This standard has two parts:
A. Diligence and Reasonable Basis
This standard states that the member must exercise diligence, independence, and thoroughness while analyzing investments, making recommendations, and taking investment actions.
The member must also have a reasonable basis supported by research and investigation for investment analysis, recommendations, and actions.
Example of Violation
- Example 1: An investment advisor comes across a stock that is expected to substantially rise in value because of a change in government regulations. However, the investment advisor does not have sufficient resources to conduct research on this matter. Instead he goes by his gut feeling and recommends the stock to his clients. This is a violation of law as the investment advisor has not conducted sufficient due diligence before making a recommendation to his client.
- Example 2: A student of finance, while pursuing his education becomes a part-time analyst at an investment firm. He is expected to provide one research report with his recommendation every month. Because of the time pressure due to studies and work, he prepares the next month’s report based on the news reports and general discussions about a stock in the discussion forums. This is a violation of law because his research and recommendation does not have a reasonable basis.
- Example 3: An investment analyst has just completed his research report, after one month of researching. The report is due to be published in the next two days. Just then he finds out that one of the sources of information has updated their data correcting a major reporting error concerning the stock. The investment analyst gets to know about this update but does not update his research report with the updated information. Two days later, the report is published as it is. This is a violation of the law.
- Example 4: A small investment firm makes recommendations to their clients based on third-party research. The members can rely on third-party research but if they don’t make reasonable effort and diligence to validate the report’s recommendations, then it will be considered a violation of law.
B. Communication with Clients and Prospective Clients
This standard states that the members disclose their investment processes to clients and prospective clients. This includes information such as formats, investment principles, and changes in the processes, etc.
The members should reasonably identify the important factors affecting their investment processes and communicate them to their clients.

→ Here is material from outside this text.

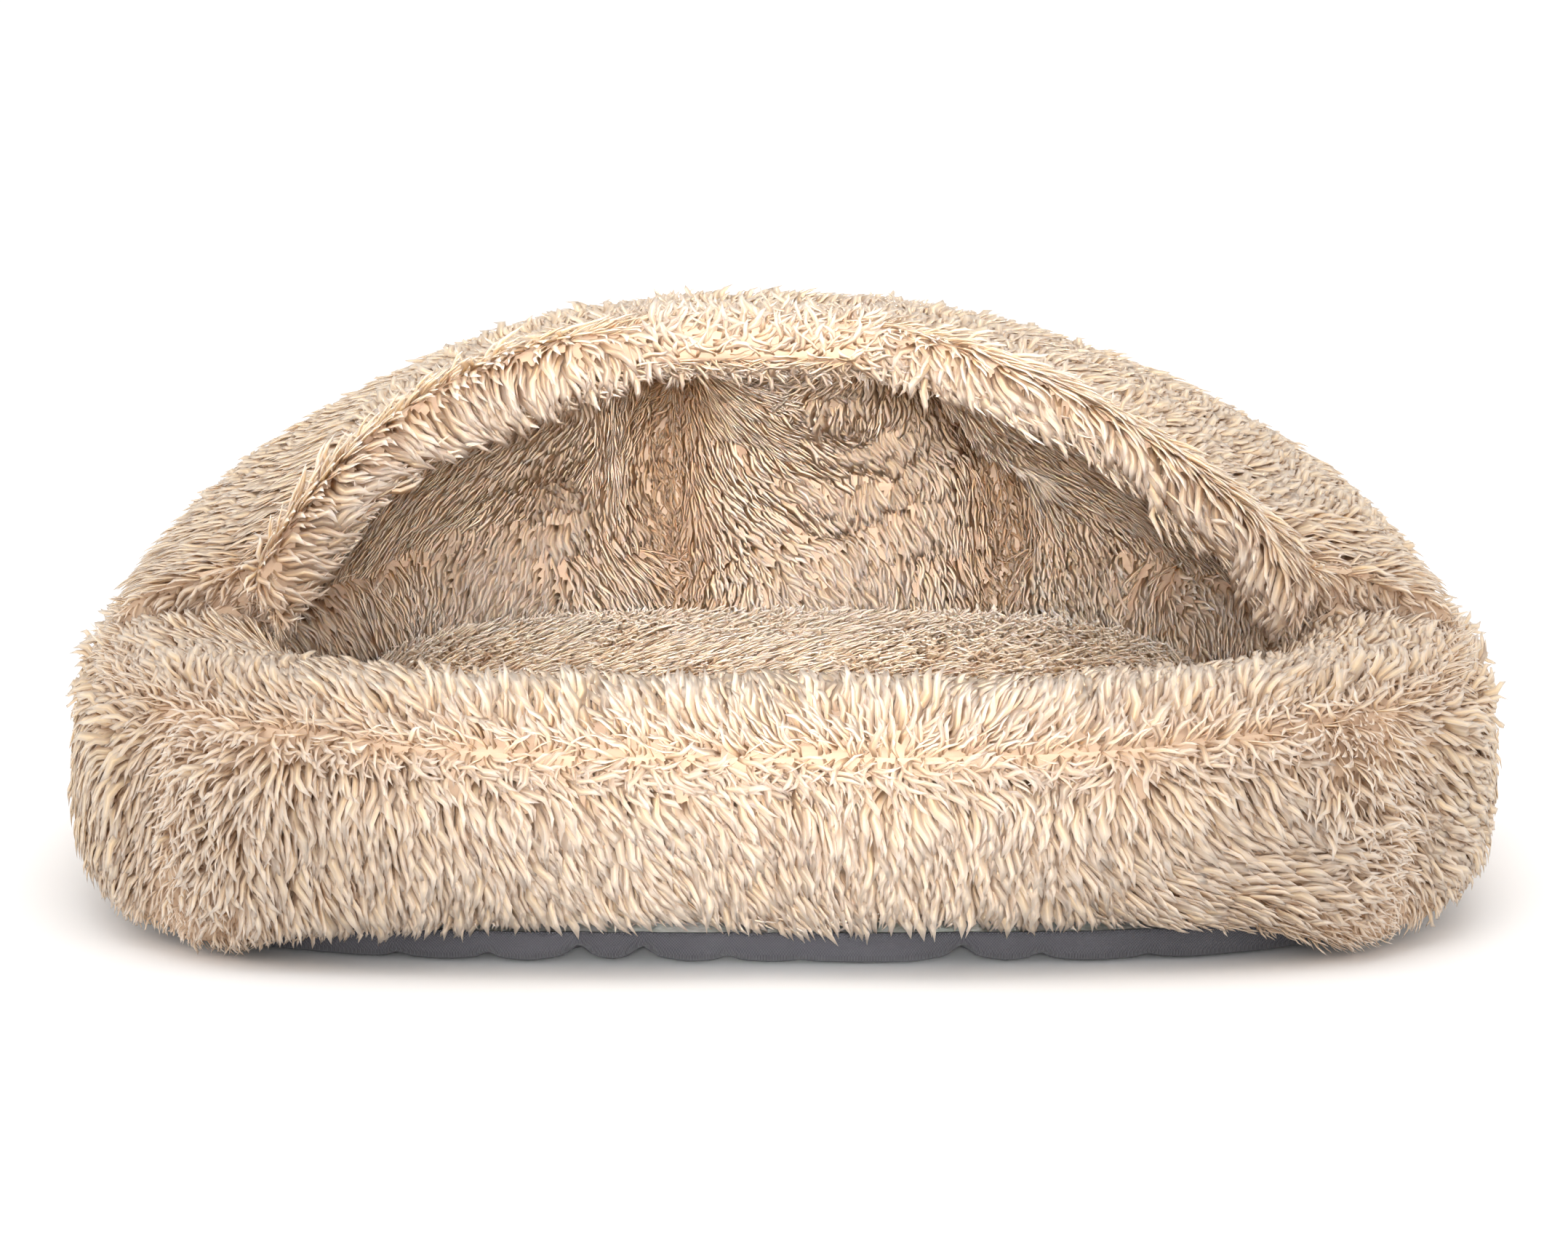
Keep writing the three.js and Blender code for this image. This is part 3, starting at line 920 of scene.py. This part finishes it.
def dress(node, body, direction, seed, inset=0.0046, density=1.0, length=1.0, swell=0.004, puff=None,
          easing=0, bare=None, facing=None, **combing):
    """Makes one fur panel from its solid: backing, crown, filling, combing and pile, in that order."""
    made = panel(node, inset, facing)
    if easing:
        eased(made, easing)
    if puff:
        crown(made, *puff)
    stuffed(made, swell)
    comb(made, direction, float(seed), **combing)
    plant(made, seed, density, length, bare)
    made.name = made.data.name = node.replace("_fur", "") + "_pile"
    fitted(made, body, node)


WALL_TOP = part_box("front_wall_fur")[1].z
CORNER_X = 0.80 * width / 2


def at_corner(place):
    return fade(abs(place.x), CORNER_X - 0.055, CORNER_X - 0.01)


def wall_comb(place):
    right = fade(place.x, 0.04, 0.16) * fade(place.z, 0.075, 0.045)
    return (0.15 + 0.9 * right, 0.0, -1.0 + 0.4 * right)


def wall_lift(place):
    return max(at_corner(place) * 0.45, fade(place.z, WALL_TOP - 0.016, WALL_TOP - 0.002) * 0.4)


def wall_length(place):
    return (0.55 + 0.45 * fade(place.z, 0.015, 0.04)) * (1 - 0.2 * at_corner(place))


def wall_stray(place):
    return 0.9 * at_corner(place)


def side_comb(place):
    return (0.0, 0.75, -0.7)


def side_length(place):
    return 0.55 + 0.45 * fade(place.z, 0.012, 0.045)


def side_lift(place):
    return 0.45 * fade(place.z, 0.088, 0.104) * fade(place.y, -0.08, -0.04) - 0.10


dress("front_wall_fur", "bed", wall_comb, 1, swell=0.003, density=1.15, lift=wall_lift,
      long=wall_length, stray=wall_stray, curls=0.9)
for seed, side in ((2, "left"), (3, "right")):
    dress(f"{side}_wall_fur", "bed", side_comb, seed, inset=0.008, swell=0.0015, density=0.76,
          lift=side_lift, long=side_length)
dress("back_wall_fur", "bed", wall_comb, 4, density=0.62, lift=side_lift, long=side_length)


# ---- front top panel ----
# One fur panel covers the front of the bolster from the seam over the top to its foot inside. Its
# pile is brushed up and back, away from the seam.
def behind_cushion(place):
    return fade(place.z, 0.070, 0.058) * fade(place.y, low.y + 0.05, low.y + 0.07)


def top_comb(place):
    return (2.6 * place.x, 1.0, 0.3)


def top_lift(place):
    return 0.3 * fade(place.y, low.y + 0.026, low.y + 0.008)


dress("front_top_fur", "bed", top_comb, 5, inset=0.0055, swell=0.003, density=0.85, lift=top_lift,
      curls=0.8, bare=behind_cushion)


# ---- hood ----
# Three fur gores make the outside of the hood, from the rim back and down to the bolster.
def hood_comb(place):
    falling = fade(place.z, 0.150, 0.112)
    return ((3.0 - 2.2 * falling) * place.x, 1.0 - 0.6 * falling, -0.5 - 0.7 * falling)


def hood_length(place):
    return 1 - 0.4 * fade(place.z, 0.135, 0.110) * fade(place.y, 0.04, -0.02)


for number, side in enumerate(("left", "middle", "right")):
    dress(f"hood_{side}_fur", "bed", hood_comb, 10 + number, inset=0.0055, swell=0.002, density=0.72,
          long=hood_length)


# ---- lining ----
# Three stuffed fur panels line the hood and the inside of the bolster down to the seat. Each is a
# deep pillow, with a valley at each seam, where shade is painted into the pile, darkest at the seam
# and towards the back.
CAVE_MIDDLE = Vector((0, 0, 0.12))


def lining_comb(place):
    return (0.3 + 4.0 * place.x, 0.0, -1.0)


# Painted shade darkens the lining's pile in its seam valleys.
for number, side in enumerate(("left", "middle", "right")):
    dress(f"lining_{side}_fur", "bed", lining_comb, 20 + number, density=0.8, length=0.8, swell=0.008,
          puff=(0.026, 0.046, (0.0, 0.09)), easing=30, fold=(0.8, 0.018), bare=behind_cushion,
          facing=CAVE_MIDDLE)


# ---- rim roll ----
# A narrow strip of fur is wrapped round a soft core along the hood's mouth. Its pile lies inwards
# over the lining on the left, runs along the rim on the right and stands up in the middle.
def at_top(place):
    return 1 - fade(abs(place.x + 0.01), 0.03, 0.10)


def rim_comb(place):
    across = Vector((place.x, 0, place.z - 0.1)).normalized()
    inward = -across
    onward = Vector((across.z, 0, -across.x))
    right = fade(place.x, -0.02, 0.1)
    sideways = inward.lerp(onward * 1.1 + inward * 0.25, right) + Vector((0, -0.35, 0))
    return sideways.lerp(Vector((2 * place.x, 0.3, 0.8)), 0.6 * at_top(place))


def rim_stray(place):
    return 1.3 * at_top(place)


def rim_length(place):
    return 1 - 0.35 * at_top(place)


dress("hood_rim_fur", "bed", rim_comb, 30, inset=0.005, density=1.1, swell=0.003,
      long=rim_length, stray=rim_stray)


# ---- cushion ----
# The loose seat cushion has a fur top over its filling, sewn to the plain underside. Its pile is
# shorter, brushed forwards in waves, and stands up a little.
def cushion_comb(place):
    return (0.75 * math.sin(9 * place.x + 2), -0.8, 0.0)


def cushion_lift(place):
    return 0.22


def cushion_stray(place):
    return 0.6


dress("cushion_fur", "seat_cushion", cushion_comb, 40, density=0.75, length=0.75,
      puff=(0.012, 0.10), curls=0.6, lift=cushion_lift, stray=cushion_stray)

The members while presenting investment analysis to clients should distinguish between facts and opinions.
Examples of Violation
- Example 1: An investment firm sends out a paid investment newsletter to high net worth individuals. In the newsletter it only includes information about the top buy and sell recommendations. But does not specify the process of investment valuation and basis of the recommendations. This is a violation of law, as the newsletter should at the minimum provide the basic process and logic behind the recommendations.
- Example 2: An energy analyst provides a buy recommendation for an energy company. Based on indirect information, he made his own estimate of the energy generation capacity of the firm but in his report he stated it as a fact. This is a violation of the standard as he has stated his opinions as facts.
- Example 3: An investment fund has been consistently doing well and invests only in dividend stocks. The investment manager decided to change its policy and starts including growth stocks in the fund. If the investment manager does not communicate this change in investment philosophy to his clients, he will be violating the standard. Another example of a similar violation would be if a fund whose processes are inclined towards active fund management decides to change the processes to focus on passive management strategies.